Curiously, he does not directly say any harsh words to Dhrishtadyumna. It is Satyaki who comes up against the Panchala prince and rails at him for being so heinously immoral.
Bhimasena and Dhrishtadyumna are unrepentant about the act. Dhrishtadyumna gets into a slanging match with Satyaki, pointing out that the Vrishni hero had just the previous evening killed Bhurishrava in almost identical circumstances.
(On the fourteenth day, Bhurishrava and Satyaki get into a fight, after which Bhurishrava relinquishes his arms and sits down to meditate. Satyaki beheads his enemy without mercy.)
Satyaki’s argument is that there is a difference between killing a Kshatriya and killing a Brahmin, but that brings on even more rancour from Dhrishtadyumna.
The two of them draw weapons on each other. It takes Krishna’s intervention for the warriors to back down. Krishna then draws their collective attention toward Ashwatthama, who is about to launch into an attack to avenge his father’s death.

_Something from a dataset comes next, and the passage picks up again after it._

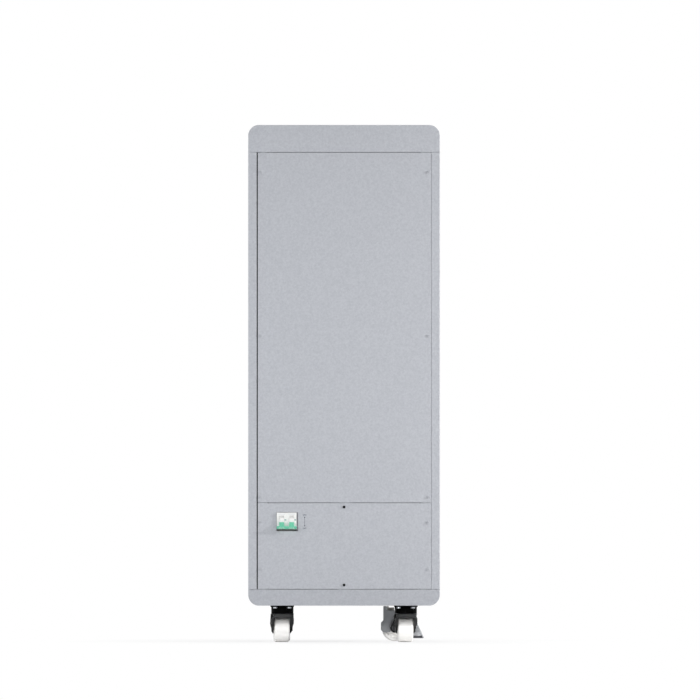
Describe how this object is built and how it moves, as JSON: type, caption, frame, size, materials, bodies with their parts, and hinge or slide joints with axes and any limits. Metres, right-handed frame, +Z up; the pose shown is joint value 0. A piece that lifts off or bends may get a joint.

How did Dhrishtadyumna die?
Dhrishtadyumna dies on the night of the eighteenth day, when he is woken up from sleep by Ashwatthama and pounded in the gut until he bleeds from his mouth.
Perhaps fittingly, Dhrishtadyumna is killed in the same manner as Drona: his enemy accosts him after he has relinquished his arms (thinking that the war is over), and after he has gone to sleep.
Ashwatthama takes an oath the very moment he learns of Drona’s death that he will kill Dhrishtadyumna. He accomplishes his end on the eighteenth day when – aided by Lord Shiva’s power – he conducts a night-time raid on the Pandava camp.
On this same night, Ashwatthama also kills Shikhandi and the Upapandavas.
Dhrishtadyumna’s death causes yet another chain of revenge to begin. Draupadi is so distraught at the news of her brothers’ deaths (and the deaths of her sons, of course) that she implores the Pandavas to chase Ashwatthama and kill him.
This brings about the final fight between Arjuna and Ashwatthama, during which the two warriors use the Brahmastra on each other.